No tengo fe en mis habilidades como padre ni aspiro a influir gran cosa en mi prole. Solo he emprendido una cruzada pedagógica: que mi hijo no sea un pelma. Le inculco que puede caer en cualquier vicio o persistir en cualquier defecto y que le querría incluso aunque fuera un segundo Hitler, pero ser pelma es imperdonable y hay que evitarlo cueste lo que cueste. Pelmas en mi familia, no.
Vista su filmografía, es evidente que los padres de Peter Jackson no le inculcaron esa enseñanza. Sobre todo, por eso que acaba de estrenar en Disney sobre los Beatles. Siete horazas de aburrimiento que ponen a prueba la beatlemanía del más beatlemaníaco. Deberían dar un premio a quien las vea sin terminar odiando al grupo. Que Paul McCartney le pague una cena, por lo menos.
Entiendo la importancia histórica de todos esos ensayos filmados en un momento decisivo de la banda, cuando todo está a punto de romperse. Entiendo el placer cotilla de violar la intimidad y de asistir a la creación justo cuando las musas hacen de las suyas, pero todo documento de civilización se convierte en barbarie si no se cuenta con él una historia. Ni siquiera los Beatles son tan interesantes como para mantener la atención siete horas sobre sus gestos, sus guasas privadas y su cháchara informal. Lo mejor: Yoko Ono haciendo calceta pegadita como una lapa a su John.

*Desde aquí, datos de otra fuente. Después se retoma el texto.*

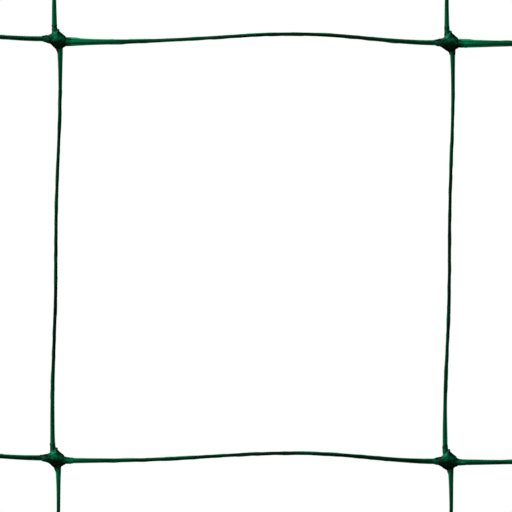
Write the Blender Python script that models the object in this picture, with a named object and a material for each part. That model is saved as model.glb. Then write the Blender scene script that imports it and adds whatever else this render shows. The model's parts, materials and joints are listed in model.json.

El mito romántico entiende la creación como una forma de alquimia que se puede aprehender espiando el taller del artista, pero un genio trabajando se parece mucho a un mediocre trabajando. Observarlo mientras se enfrasca en su faena revela muy poco sobre su obra, salvo para el creyente fanático, dispuesto a deslumbrarse ante cualquier verdad revelada, aunque para ello tenga que descifrar los patrones del punto de Yoko Ono hasta quedarse bizco. Que le aproveche.